マディソンたちは、フィラデルフィアで新しい憲法を制定する行為が合法的でないことをよく承知していた。なぜなら、当時の13州(邦)は緩やかな連合規約というもので結ばれており、その規約の改正はすべての州の合意によらなければできないことになっていたからである。ゆえに、フィラデルフィアコンヴェンションは、まさに古典的な語法通りに、「正式・正規ではない」会議だったのである。
同時に、マディソンたちは、中世から近代へと時代が移行する中で、「正式・正規ではない」コンヴェンションが、ある種の正統性を持ちうるということに気づいていた。そのことを象徴する事件は、何といってもイングランドの名誉革命であった。この革命を起した人々は、当初みずからをconventionとよんでいたが、ウィリアムとメアリーを即位させるとParliamentと称することにしたのである。つまり、名誉革命とは、「正式・正規ではない」コンヴェンションが、「正式・正規である」議会を生んだという意味で、画期的な事件であったのである。

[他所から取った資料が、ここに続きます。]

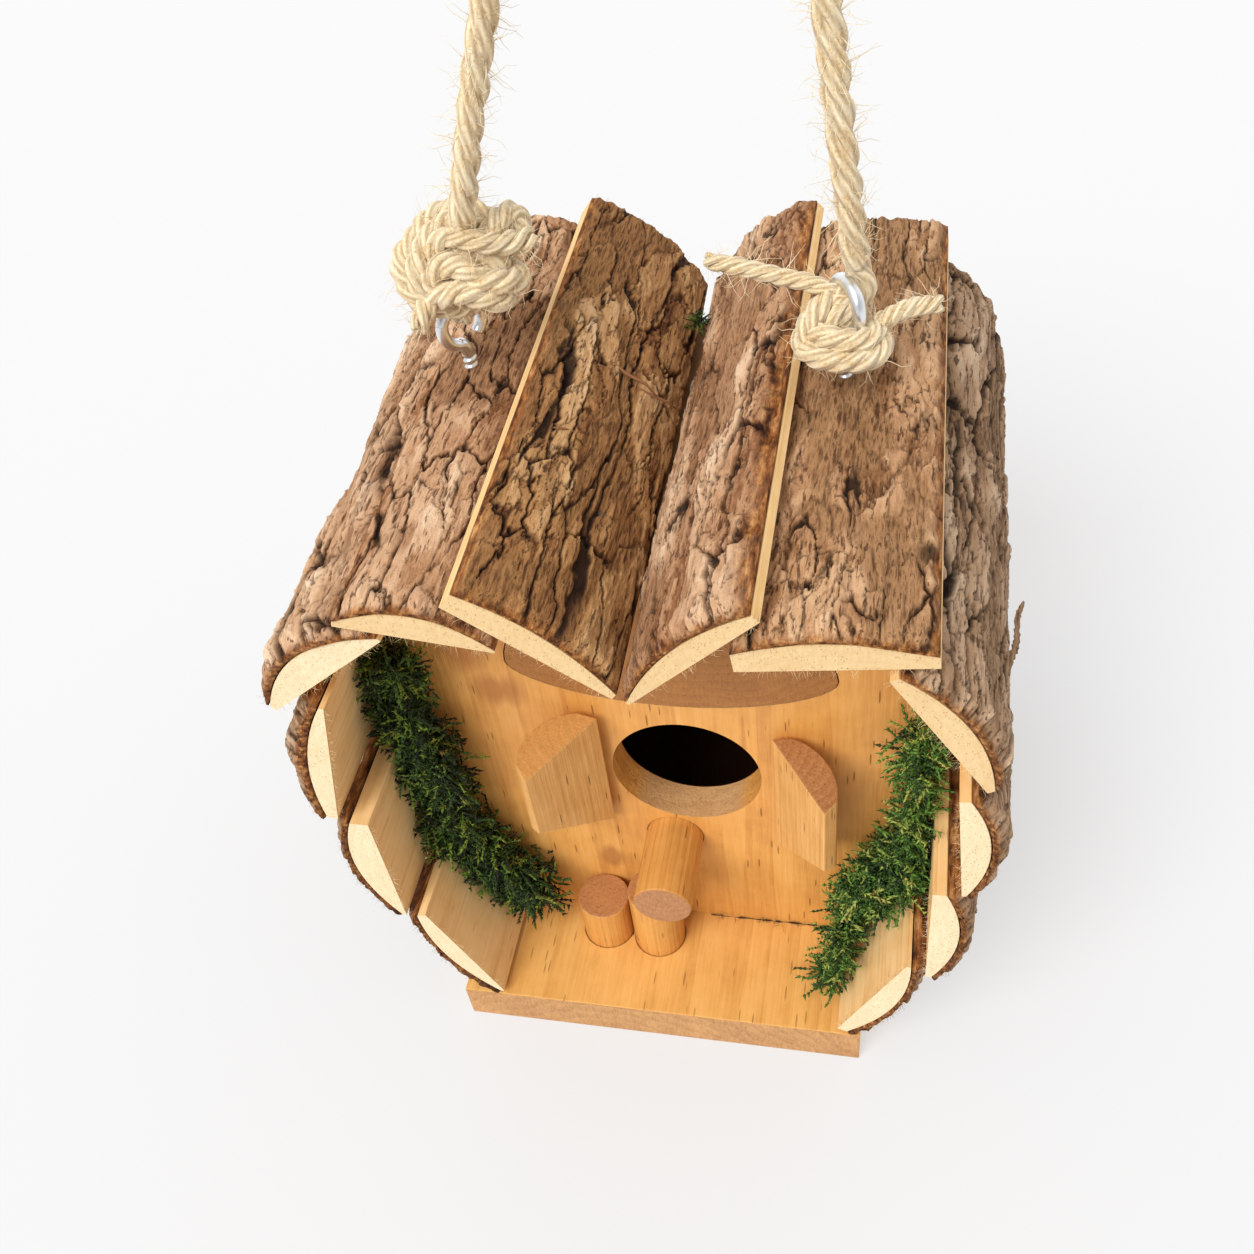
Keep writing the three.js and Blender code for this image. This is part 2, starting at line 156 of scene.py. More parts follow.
# %% [markdown]
# ## Skins and tubes
#
# Most of what we model is a skin wrapped round a core: a tube round a rope's line, or bark
# round a log. bmesh makes one flat grid, its vertices are moved to their places ring by ring,
# the seam is merged and the ends are filled. That keeps the mesh closed, with even faces.

# %% Wrapping a grid
def skin(rings, marks=None):
    """A closed mesh through rings of points in metres: rows along the piece, columns round it."""
    rows, around = rings.shape[:2]
    grid = bmesh.new()
    bmesh.ops.create_grid(grid, x_segments=around, y_segments=rows - 1, size=0.5)
    mesh = bpy.data.meshes.new("skin")
    grid.to_mesh(mesh)
    grid.free()
    wrapped = np.concatenate([rings, rings[:, :1]], axis=1)
    mesh.vertices.foreach_set("co", wrapped.astype(np.float32).ravel())
    for mark, values in (marks or {}).items():
        layer = mesh.attributes.new(mark, "FLOAT", "POINT")
        values = np.broadcast_to(values, (rows, around))
        closed = np.concatenate([values, values[:, :1]], axis=1)
        layer.data.foreach_set("value", closed.astype(np.float32).ravel())
    shell = bmesh.new()
    shell.from_mesh(mesh)
    shell.verts.ensure_lookup_table()
    seam = [shell.verts[row * (around + 1) + column] for row in range(rows) for column in (0, around)]
    bmesh.ops.remove_doubles(shell, verts=seam, dist=1e-7)
    bmesh.ops.holes_fill(shell, edges=[edge for edge in shell.edges if edge.is_boundary], sides=0)
    bmesh.ops.recalc_face_normals(shell, faces=shell.faces)
    shell.to_mesh(mesh)
    shell.free()
    return mesh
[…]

しかし、コンヴェンションがそのようなある種の正統性をもつためには、やや逆説的であるが、(単なる集会や会議という意味ではなく)この言葉に「正式・正規ではない」という意味自体が込められてなければならない。では、それはいつ、どこに由来するのだろうか。イングランドの歴史の上では、清教徒革命の後クロムウェルが一部の議員たち(長老派)を追い出した時に開かれた議会が「強行された議会」あるいは「不完全な議会」として認識され、conventionとして言及されていると記録が残っている。つまり、コンヴェンションという言葉が、欠陥ある議会という意味で使われているのである。しかし、この語法は、そもそもはどうやらスコットランドから来たものであるらしい。スコットランドでは、国王の命なくして開く議会として、conventionなるものが、すでに16世紀半ばには確立していた。そして、清教徒革命の時、スコットランドはイングランド議会と同盟をむすびそれを支持する。そこで、「不完全な議会」という意味でのコンヴェンションという言葉の使い方がイングランドに輸入されていったらしいのである。
冒頭で書いたように、コンヴェンションという言葉には、慣習とか慣行という意味もある。慣習とか慣行とは、文書化されたり明示されているわけでもないのに、どういうわけかそれにしたがってしまうような何か、である。慣習とか慣行という意味でのコンヴェンションも、その力の源泉はまさに「正式・正規ではない」というところにあるのである。
この項J. Franklin Jameson, “The Early Political Uses of the Word Convention,” The American Historical Review, vol. 3, 1898, pp.477-87 に多くを負っている。